Today, we are no longer subject to archaic tribal rationale. Yet the Catholic Church still pretends that we are. Unfortunately enough, President Donald Trump has managed to stuff the US Supreme Court with prominent legal minds stuck in a pre-Middle Age way of thinking. Most of them are Catholics, Amy Coney Barrett the most recent one.
In a world where the moral authority of the Catholic Church has been debased to a degree that even in Poland, the home of Pope John Paul II, a mere 10% of young people see the Catholic Church in a positive light, with 47% viewing it negatively, the Catholic Church and its representatives would do well to keep a low profile.
In reality, the opposite is the case. High-ranking Catholic officials continue to take the moral high ground while pretending that sexual abuse is negligible.
As Arthur Serratelli, a retired bishop from New Jersey, put it last year, “Is the terrible crime of child abuse limited only to Catholics? Today’s media would even have people believe that abuse of minors is becoming more frequent within the Church. Patently false. But, too often facts do not matter when a villain is needed.”
Serratelli should know. During his time as an active bishop, the New Jersey dioceses were a hotbed of sexual abuse by priests. In 2019, New Jersey’s bishops listed some 200 priests “found credibly accused of sexually abusing a child.”
To be sure, sexual abuse of minors is hardly limited to the Catholic Church.
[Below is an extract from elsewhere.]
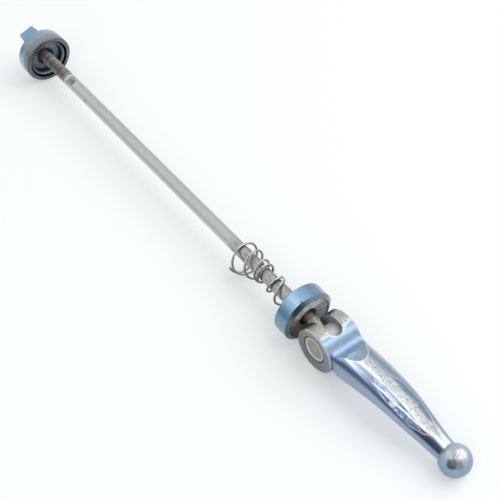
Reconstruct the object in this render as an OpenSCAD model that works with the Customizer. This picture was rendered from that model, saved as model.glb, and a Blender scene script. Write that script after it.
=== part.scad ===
// Quick release skewer: a steel rod with a winged nut at one end and a forged cam lever at the
// other, a sliding end cap with a round bearing dish, and two conical springs on the rod.
// It lies on its side. +X runs along the rod from the nut to the lever, +Z is up, and the
// lever's pivot barrel lies along Y.

/* [Rod] */
// Diameter of the plain shank
shank_d = 5.0; // [4.6:0.1:5.2]
// Outer diameter of the thread
thread_d = 4.9; // [4.4:0.1:5.0]
// Length of the threaded end
thread_len = 21.7; // [14:0.1:30]
// Diameter of the short plain neck beside the thread
neck_d = 4.5; // [4.0:0.1:4.8]
// Length of that neck
neck_len = 1.3; // [0.6:0.1:4]
// Free length of rod between the clamping faces of the nut and the cap
grip_len = 160.3; // [110:1:190]

/* [Pivot barrel] */
// Diameter of the cross barrel that the lever turns on
barrel_d = 9.84; // [9:0.02:10.6]
// Radial running gap between the barrel and the lever's bore
barrel_gap = 0.08; // [0.02:0.01:0.1]
// Diameter of the shallow recess in each end of the barrel
barrel_dimple_d = 7.6; // [5:0.1:8.4]
// Depth of that recess
barrel_dimple = 0.25; // [0.1:0.05:0.8]
// Depth of the rod's seat past the barrel's centre
rod_seat = 3.0; // [1:0.1:4]
// Gap round the rod in the barrel's cross hole
rod_seat_gap = 0.03; // [0.02:0.01:0.1]

/* [Lever head] */
// Distance from the cap's clamping face to the pivot
pivot_x = 17.92; // [17.5:0.1:24]
// Diameter of the round cam head
cam_d = 17.2; // [15.5:0.1:18]
// Distance from the pivot down to the centre of the cam
cam_throw = 1.0; // [0.5:0.05:1.2]
// Width of the head over both ears
head_w = 14.5; // [12:0.1:17]
// Chamfer round the edges of the ears
ear_chamfer = 0.45; // [0.1:0.05:1]
// Width of the slot that the rod passes through
slot_w = 5.6; // [5.5:0.1:6.4]
// How far the slot's round end is centred past the pivot
slot_past = 1.15; // [0.2:0.05:2]
// Slope of the flat scoop behind the head, rising towards the ball
scoop_slope = 16.5; // [8:0.5:24]
// Height of the scoop's floor above the cam's centre, square to the floor
scoop_h = 2.0; // [1:0.1:3.5]
// Radius of the hollow between the head and the scoop's floor
scoop_r = 2.6; // [1:0.1:5]

/* [Lever arm] */
// Distance from the pivot to the centre of the end ball
arm_len = 58; // [45:1:75]
// Diameter of the end ball
ball_d = 11.3; // [9:0.1:13]
// Sideways set of the ball from the lever's middle plane
arm_set = 3.0; // [-3:0.5:3]
// Height of the arm's bow above the straight line to the ball
arm_bow = 3.3; // [0:0.1:6]
// Width of the arm at its shoulder
shoulder_w = 15.6; // [14.6:0.1:18]
// Width of the arm at its waist
waist_w = 12.8; // [9:0.1:14]
// Width of the arm where it meets the ball
tip_w = 7.6; // [5:0.1:9]
// Thickness of the arm at the head
root_t = 12.9; // [9:0.1:14]
// Thickness of the arm at the ball
tip_t = 7.0; // [5:0.1:8]
// Greatest width of the leaf-shaped flat on top of the arm
leaf_w = 8.0; // [4:0.1:10]
// Hollow of that flat
leaf_dish = 0.35; // [0:0.05:0.8]
// Sideways set of its middle from the arm's own middle line
leaf_set = -1.0; // [-1.5:0.1:1.5]

/* [End cap] */
// Outer diameter of the cap
cap_d = 20.32; // [18:0.1:24]
// Length of the cap's plain outer band
cap_band = 5.95; // [5:0.05:8]
// Length of the chamfer on the lever side
cap_chamfer = 1.0; // [0.4:0.05:1.6]
// Radial gap between the cap's hole and the rod
cap_hole_gap = 0.1; // [0.05:0.01:0.1]
// Inner diameter of the serrated rim
cap_rim_in_d = 15.2; // [13.5:0.1:16]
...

Quite the contrary. But given its claim to be the ultimate yardstick of moral authority, it should be held to the highest standards.
The notion that the Catholic Church is not any worse than any other institution, as Serratelli implies in his defense of his own institution, does not cut it.
Luckily for the Serratellis and Woelkis of this world, Jesus is no longer around. As he once said, “If anyone causes one of these little ones – those who believe in me – to stumble, it would be better for them to have a large millstone hung around their neck and to be drowned in the depths of the sea” (Matthew 18:6).
Those concerned are advised to study Houdini. His tricks might come in handy.